Oh, I know that sounds cruel, but if you had seen her ridiculous hairstyle, you would have thought the same thing. As the oldest of the Fisher siblings, tormenting my sister—and my brother–was not just my right…it was my responsibility.
The bus arrives and we step on board only to be greeted by the bus driver’s unruly sons, who were the bus bullies, laughing and pointing at my sister’s head.
My brother spoke up first. “Hey! You can’t say that about our sister.”
“Yeah,” I joined in. “Only we can say that about our sister!” And the fight was on!
When the bus stopped, we three Fisher kids found ourselves sitting in the principal’s office. “You sit here. I’m calling your parents.”
This is simple dialogue. It moves the story along with an actual conversation, but it eliminates the parts of the story that might take away from my message.
Rule 3. Simply State The Message
When it comes to delivering a message I love what Churchill said on the subject:
If you have an important point to make, don’t try to be subtle or clever. Use a pile driver. Hit the point once. Then come back and hit it again. Then hit it a third time – a tremendous whack.
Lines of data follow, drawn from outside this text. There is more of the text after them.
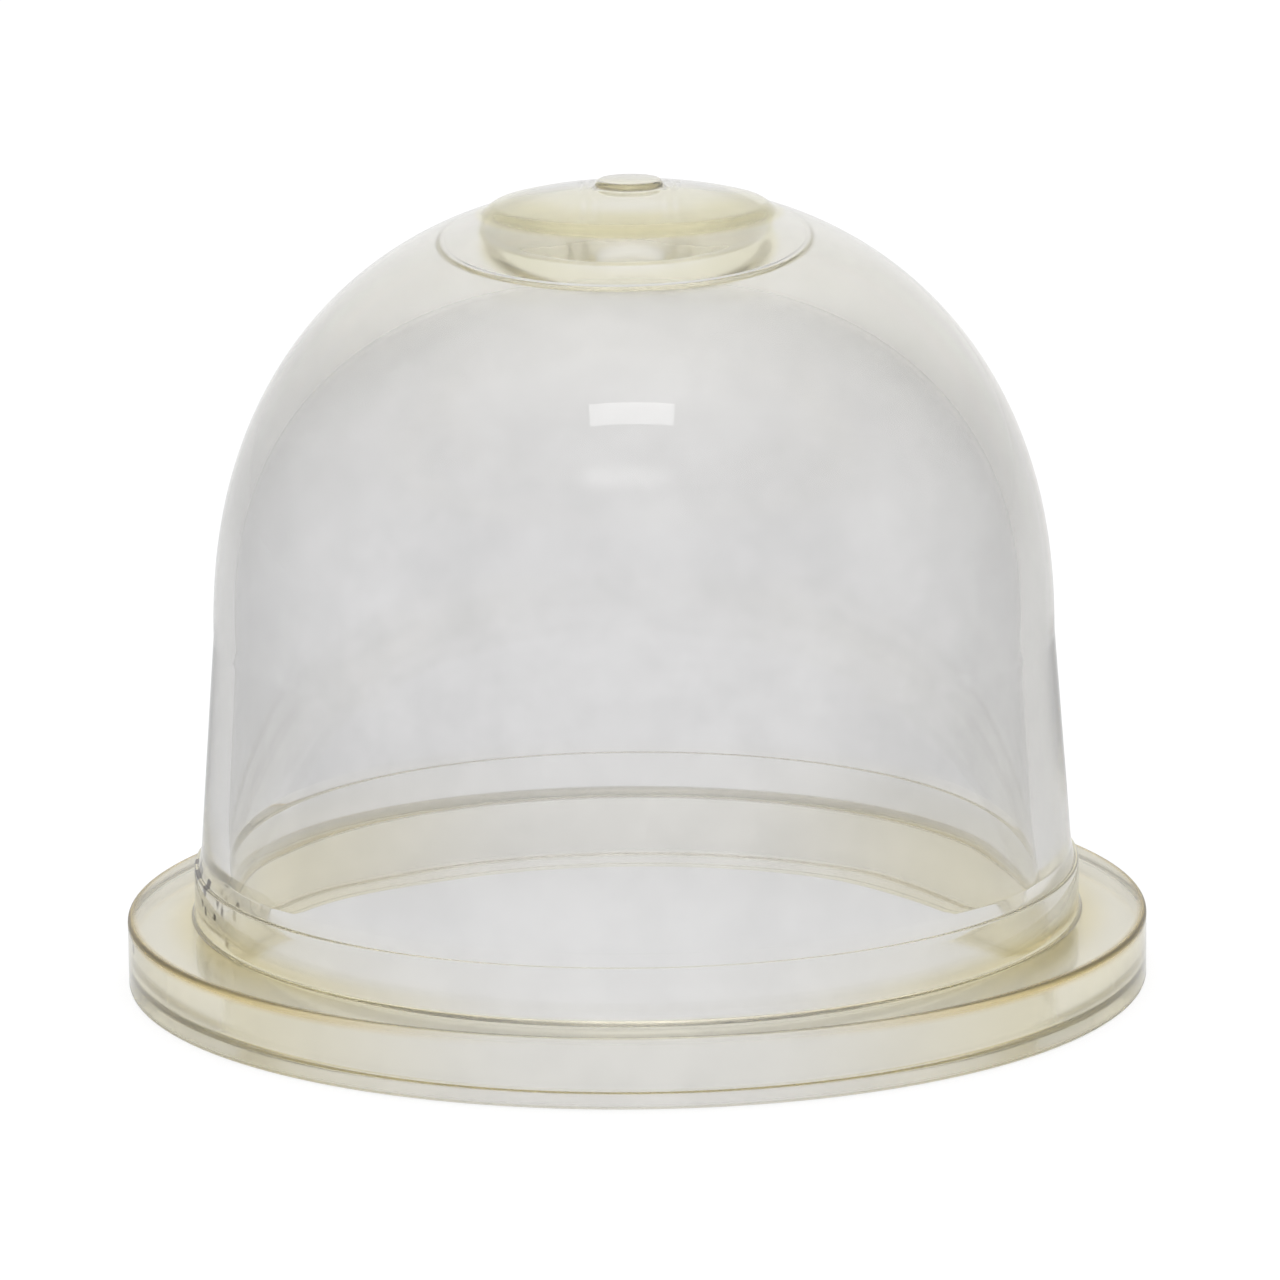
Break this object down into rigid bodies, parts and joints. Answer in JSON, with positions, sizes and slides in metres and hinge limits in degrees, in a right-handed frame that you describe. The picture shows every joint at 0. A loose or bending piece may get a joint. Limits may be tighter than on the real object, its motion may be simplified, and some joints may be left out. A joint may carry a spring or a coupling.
{
  "type": "primer bulb",
  "caption": "Clear domed squeeze bulb with a round clamping flange, open underneath, for priming a small engine's carburettor.",
  "frame": {"origin": "middle of the flange's flat underside", "axes": "+Z along the bulb's axis, from the flange towards the crown"},
  "size_m": [0.022, 0.022, 0.0174],
  "materials": {
    "clear_polyurethane": "clear, slightly yellowed, glossy with light scuffs"
  },
  "bodies": {
    "root": {"primer_bulb": "clear_polyurethane"}
  },
  "joints": []
}
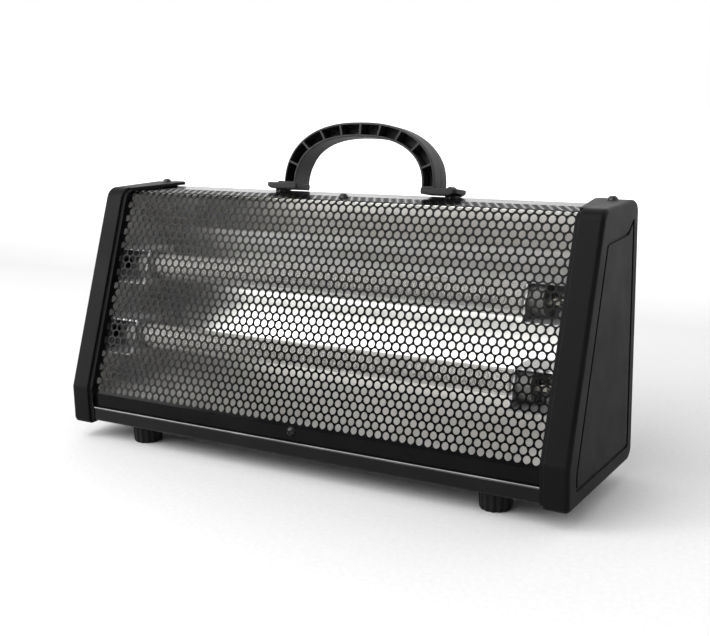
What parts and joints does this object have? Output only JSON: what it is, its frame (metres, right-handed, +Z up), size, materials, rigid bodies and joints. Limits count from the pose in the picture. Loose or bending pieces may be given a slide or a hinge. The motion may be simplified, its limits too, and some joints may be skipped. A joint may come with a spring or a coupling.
{
  "type": "quartz radiant heater",
  "caption": "Portable quartz radiant heater: leaning perforated guard, glowing-tube elements before a creased reflector, moulded end caps, arched carry handle.",
  "frame": {"origin": "on the floor plane, under the middle of the body's bounding box", "axes": "+X to the object's right along its width (seen from the front), the guard faces -Y, +Z up"},
  "size_m": [0.394, 0.116, 0.2317],
  "materials": {
    "sheet_black": "satin black enamel",
    "guard_black": "satin black enamel",
    "cap_plastic": "fine-textured moulded black",
    "bulkhead_steel": "galvanised",
    "reflector_metal": "polished",
    "quartz": "milky translucent",
    "coil_wire": "oxidised resistance wire",
    "ceramic": "dark glazed",
    "bracket_steel": "dark spring steel",
    "terminal_metal": "plated",
    "handle_plastic": "moulded black",
    "screw_black": "blackened steel",
    "screw_steel": "zinc plated",
    "foot_rubber": "matte black",
    "switch_black": "gloss black",
    "rocker_red": "gloss red",
    "tip_switch_black": "moulded black",
    "plunger_white": "natural nylon",
    "spring_steel": "bright",
    "cutout_metal": "satin",
    "block_ceramic": "glazed white",
    "wire_sleeve": "silicone sleeve",
    "gland_black": "black nylon"
  },
  "bodies": {
    "heater": {"rear_housing": "sheet_black", "base_tray": "sheet_black", "front_guard": "guard_black", "left_end_cap": "cap_plastic", "right_end_cap": "cap_plastic", "left_bulkhead": "bulkhead_steel", "right_bulkhead": "bulkhead_steel", "reflector": "reflector_metal", "upper_quartz_tube": "quartz", "lower_quartz_tube": "quartz", "upper_heating_coil": "coil_wire", "lower_heating_coil": "coil_wire", "upper_tube_ceramics": "ceramic", "lower_tube_ceramics": "ceramic", "left_tube_bracket": "bracket_steel", "right_tube_bracket": "bracket_steel", "terminal_studs": "terminal_metal", "carry_handle": "handle_plastic", "handle_screws": "screw_black", "end_cap_screws": "screw_black", "guard_screws": "screw_black", "rear_screws": "screw_black", "front_left_foot": "foot_rubber", "front_right_foot": "foot_rubber", "rear_left_foot": "foot_rubber", "rear_right_foot": "foot_rubber", "foot_screws": "screw_steel", "upper_switch_body": "switch_black", "lower_switch_body": "switch_black", "tip_switch_body": "tip_switch_black", "tip_switch_spring": "spring_steel", "thermal_cutout": "cutout_metal", "terminal_block": "block_ceramic", "internal_wiring": "wire_sleeve", "cable_gland": "gland_black"},
    "upper_rocker": {"upper_rocker": "rocker_red"},
    "lower_rocker": {"lower_rocker": "rocker_red"},
    "tip_plunger": {"tip_switch_plunger": "plunger_white"}
  },
  "joints": [
    {"name": "upper_rocker_tilt", "type": "hinge", "parent": "heater", "child": "upper_rocker", "pos_m": [-0.1908, 0.01, 0.042], "axis": [0, 1, 0], "range_deg": [0, 18]},
    {"name": "lower_rocker_tilt", "type": "hinge", "parent": "heater", "child": "lower_rocker", "pos_m": [-0.1908, 0.031, 0.042], "axis": [0, 1, 0], "range_deg": [0, 18]},
    {"name": "tip_plunger_slide", "type": "slide", "parent": "heater", "child": "tip_plunger", "axis": [0, 0, -1], "range_m": [0, 0.006], "stiffness_N_per_m": 60, "springref_m": 0.012, "deforming": ["tip_switch_spring"]}
  ]
}
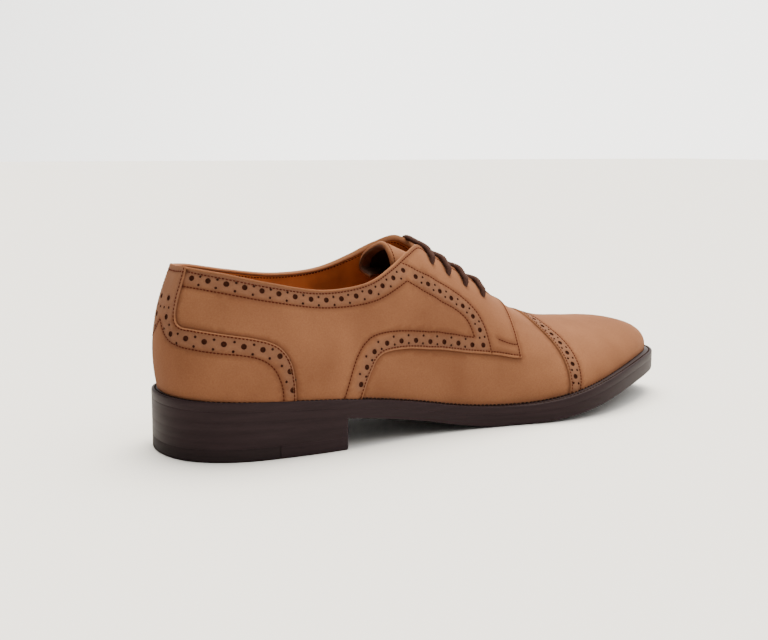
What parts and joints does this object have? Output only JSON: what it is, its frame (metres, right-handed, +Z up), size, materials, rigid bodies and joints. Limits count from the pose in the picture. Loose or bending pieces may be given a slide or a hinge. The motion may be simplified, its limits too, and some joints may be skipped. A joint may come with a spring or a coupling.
{
  "type": "brogue shoe",
  "caption": "Right lace-up derby brogue in tan leather with punched cap, counter and quarter bands, open lacing over a standing tongue, and a stacked low heel.",
  "frame": {"origin": "on the floor, under the middle of the shoe's box in plan", "axes": "+X to the toe, -Y to the outer (lateral) side of the foot, +Z up"},
  "size_m": [0.305, 0.1018, 0.0955],
  "materials": {
    "tan_nubuck": "matt brushed nubuck",
    "lining_leather": "smooth natural lining leather",
    "sole_leather": "inked and waxed sole edge",
    "heel_rubber": "matt moulded rubber",
    "waxed_cotton": "waxed round cord"
  },
  "bodies": {
    "root": {"upper": "tan_nubuck", "toe_cap": "tan_nubuck", "heel_counter": "tan_nubuck", "quarter_lateral": "tan_nubuck", "quarter_medial": "tan_nubuck", "tongue": "tan_nubuck", "lace": "waxed_cotton", "insole": "lining_leather", "welt": "sole_leather", "outsole": "sole_leather", "heel_stack": "sole_leather", "heel_top_leather": "sole_leather", "heel_top_rubber": "heel_rubber"}
  },
  "joints": []
}
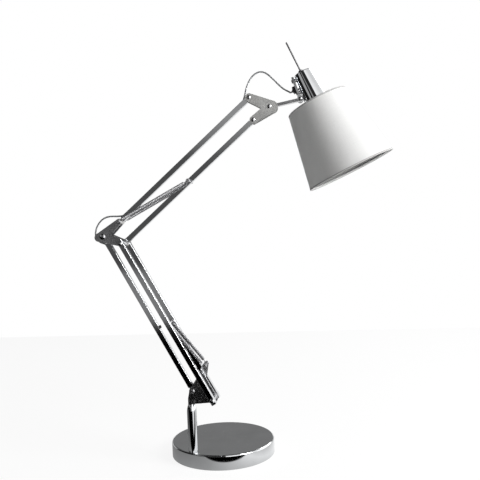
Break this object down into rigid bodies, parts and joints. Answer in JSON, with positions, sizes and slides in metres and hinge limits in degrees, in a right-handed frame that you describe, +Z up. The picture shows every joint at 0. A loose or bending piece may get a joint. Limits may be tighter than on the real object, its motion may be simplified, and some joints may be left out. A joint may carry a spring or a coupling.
{
  "type": "desk lamp",
  "caption": "Desk lamp with a round weighted base, swivel post, spring-balanced two-stage parallelogram arm and a conical white shade.",
  "frame": {"origin": "centre of the base's underside, on the table", "axes": "+Z up, +X from the post towards the shade, -Y the side of the base where the post stands; the arms move parallel to X and Z"},
  "size_m": [0.4971, 0.229, 0.6929],
  "materials": {
    "chrome": "polished chrome plate",
    "dark_plate": "nickel plated steel plate",
    "head_bracket": "fine satin nickel",
    "steel": "turned steel",
    "bolts": "dark plated steel",
    "spring_steel": "bright spring wire",
    "iron": "rough casting",
    "felt": "pressed felt",
    "nylon": "moulded nylon",
    "rubber": "moulded rubber",
    "lead": "clear flexible sleeve over two conductors",
    "holder": "white phenolic",
    "shade": "white cloth laminated on a stiff liner",
    "wire": "white powder coat",
    "glass": "clear bulb glass",
    "cap": "rolled aluminium cap"
  },
  "bodies": {
    "base": {"base_cover": "chrome", "base_weight": "iron", "base_felt": "felt", "cord_grommet": "rubber", "post": "chrome", "post_bush": "nylon", "post_nipple": "steel", "set_screw": "steel", "base_lead": "lead"},
    "shoulder": {"stem": "steel", "shoulder_plates": "dark_plate", "stem_rivets": "steel", "shoulder_rear_pin": "bolts", "shoulder_front_pin": "chrome", "shoulder_spacers": "chrome", "shoulder_washers": "nylon", "ear_pin": "steel", "shoulder_lead": "lead"},
    "lower_rear_bar": {"lower_rear_tube": "chrome", "lower_rear_lugs": "steel", "rubber_stop": "rubber", "elbow_lead_low": "lead"},
    "lower_front_bars": {"lower_front_tubes": "chrome", "lower_front_plugs": "chrome", "lower_spring_pin": "steel", "lower_springs": "spring_steel"},
    "elbow": {"elbow_plates": "dark_plate", "elbow_rear_pin": "bolts", "elbow_top_pin": "steel", "elbow_front_pin": "chrome", "elbow_spacers": "chrome", "elbow_washers": "nylon", "elbow_lead_high": "lead"},
    "upper_top_bar": {"upper_top_tube": "chrome", "upper_top_lugs": "steel", "head_lead_start": "lead"},
    "upper_bottom_bar": {"upper_bottom_tube": "chrome", "upper_bottom_lugs": "steel", "upper_spring_pin": "steel", "upper_springs": "spring_steel"},
    "head_bracket": {"head_plates": "head_bracket", "bracket_pins": "bolts", "bracket_washers": "nylon", "head_lead_mid": "lead"},
    "neck": {"neck_link": "chrome"},
    "head": {"head_strap": "chrome", "head_pin": "bolts", "strap_screws": "steel", "cord_clamp": "rubber", "head_lead_end": "lead", "holder_cup": "chrome", "handle_rod": "chrome", "handle_collar": "chrome", "lamp_holder": "holder", "holder_ring": "holder", "shade_hoops": "wire", "shade_carrier": "wire", "shade_cover": "shade", "bulb_cap": "cap", "bulb_glass": "glass"}
  },
  "joints": [
    {"name": "base_swivel", "type": "hinge", "parent": "base", "child": "shoulder", "pos_m": [-0.042, -0.066, 0.103], "axis": [0, 0, 1], "range_deg": [-170, 170]},
    {"name": "lower_arm", "type": "hinge", "parent": "shoulder", "child": "lower_rear_bar", "pos_m": [-0.038, -0.066, 0.1264], "axis": [0, 1, 0], "range_deg": [-20, 45], "deforming": ["shoulder_lead"]},
    {"name": "lower_arm_front", "type": "hinge", "parent": "shoulder", "child": "lower_front_bars", "pos_m": [-0.00323, -0.066, 0.11374], "axis": [0, 1, 0], "range_deg": [-20, 45], "deforming": ["lower_springs"]},
    {"name": "elbow_level", "type": "hinge", "parent": "lower_rear_bar", "child": "elbow", "pos_m": [-0.18041, -0.066, 0.3876], "axis": [0, 1, 0], "range_deg": [-45, 20], "deforming": ["elbow_lead_low"]},
    {"name": "upper_arm", "type": "hinge", "parent": "elbow", "child": "upper_top_bar", "pos_m": [-0.15137, -0.066, 0.4118], "axis": [0, 1, 0], "range_deg": [-35, 55], "deforming": ["elbow_lead_high"]},
    {"name": "upper_arm_bottom", "type": "hinge", "parent": "elbow", "child": "upper_bottom_bar", "pos_m": [-0.14564, -0.066, 0.37494], "axis": [0, 1, 0], "range_deg": [-35, 55], "deforming": ["upper_springs"]},
    {"name": "head_level", "type": "hinge", "parent": "upper_top_bar", "child": "head_bracket", "pos_m": [0.07331, -0.066, 0.60573], "axis": [0, 1, 0], "range_deg": [-55, 35], "deforming": ["head_lead_start"]},
    {"name": "neck_tilt", "type": "hinge", "parent": "head_bracket", "child": "neck", "pos_m": [0.10612, -0.066, 0.5893], "axis": [0, 1, 0], "range_deg": [-35, 20], "deforming": ["head_lead_mid"]},
    {"name": "head_tilt", "type": "hinge", "parent": "neck", "child": "head", "pos_m": [0.15673, -0.066, 0.59831], "axis": [0, 1, 0], "range_deg": [-45, 28], "deforming": ["head_lead_end"]}
  ],
  "couplings": [
    {"joint": "lower_arm_front", "follows": "lower_arm", "ratio": 1},
    {"joint": "elbow_level", "follows": "lower_arm", "ratio": -1},
    {"joint": "upper_arm_bottom", "follows": "upper_arm", "ratio": 1},
    {"joint": "head_level", "follows": "upper_arm", "ratio": -1}
  ]
}
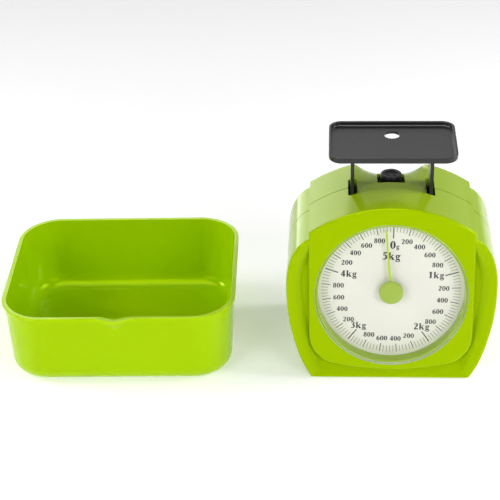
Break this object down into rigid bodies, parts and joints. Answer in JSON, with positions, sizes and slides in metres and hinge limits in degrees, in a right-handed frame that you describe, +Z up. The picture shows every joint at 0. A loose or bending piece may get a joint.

There is simply no better way to make a point than through a story, but we can’t depend upon our story alone to carry the message. That would be, in Mr. Churchill’s words, being subtle and clever.
A story that I love using is about working on a hog farm in high school. It has a clear lesson, but I can’t rely on the audience to simply get it from my story, I need to tell them.
But the most important lesson I learned happened when we were pumping out the pit beneath the pens. Everything had been going fine until we got to a pen and the plug was stuck.
There were three of us working that day. Colorful Chuck, myself and a tobacco chewing woman named Barb. When we couldn’t get the plug out, Chuck gave up on the chain and put his whole arm down into the liquid gold trying to pull it out. As Barb and I watched him, she was spitting Red Man juice between the slats and into the pit. She did this about four times before Chuck pulled out his arm that was now covered in hog manure to his shoulder, looked her straight in the eye and as serious as he could be said to her “would you stop spitting in there? Do you really think I want to put my hands where you’re spitting?”
The lesson I took from this is that sometimes we get so caught up in the details that we miss the bigger picture.
To make sure my message is delivered, I have to simply state the message.
These rules aren’t perfect and they don’t work in every case, but by following them, I ensure that when I tell a story, I’m giving my audience enough to follow along but no so much that I lose them in the weeds. It’s a delicate balance to strike. That’s why the rules exist in the first place. To help me make my story as simple as possible but no simpler.